In Com., to the use of County of Lancaster, et al., v. Myer Jacobs, 45 Lanc. 545, it is said: . . . “the surety acted with diligence in securing the return and apprehension of the defendant.” In Commonwealth v. Greenberg, 30 Del. Co. 528, 530, it is said:

. . . “the defendant has served his full sentence and has paid a five hundred dollar fine and all of the costs of the various proceedings. It is not our desire to penalize the surety and, inasmuch as the county has been made whole, we feel that the judgment should be opened.”

In Commonwealth, for use, v. Drocton, 10 D. & C. 380, the surety procured the arrest of defendant and the court remitted all in excess of costs and expenses. In Commonwealth v. Emerson, 36 D. & C. 361, defendant was arrested through the efforts of the surety.

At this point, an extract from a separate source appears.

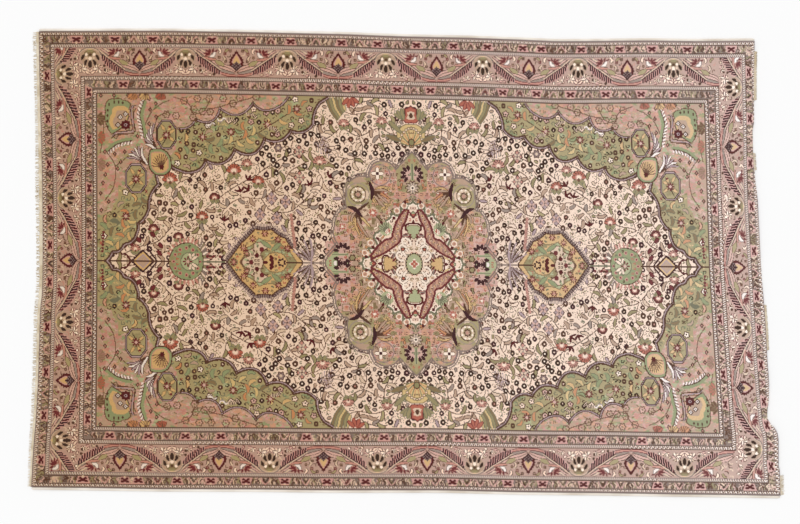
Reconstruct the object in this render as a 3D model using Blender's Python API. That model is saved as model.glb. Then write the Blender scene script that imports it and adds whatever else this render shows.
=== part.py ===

The primary purpose of a recognizance in a criminal case is to secure defendant’s appearance in court to answer at the proper time the charge against him. If there would be no penalty for failure to appear there might be no necessity to require a bail bond. If such a discretionary power were not vested in the court a surety would not be inclined to make an effort to produce defendant. On the other hand, if a premium is paid to a surety it is in the nature of compensation for the risk undertaken. A valid reason or extenuating circumstances may exist whereby a remission or moderation of the recognizance is justified. Accordingly, each case should be considered on its own factual basis.

In the case at bar the court concludes for the reasons stated that the surety is not entitled to any relief by way of remission on moderation of the recognizance.

*95And now, November 7, 1952, the rule granted to show cause why the recognizance of $2,500 should not be moderated or remitted to Peerless Casualty Company of Keene, N. H., the petitioner, is discharged.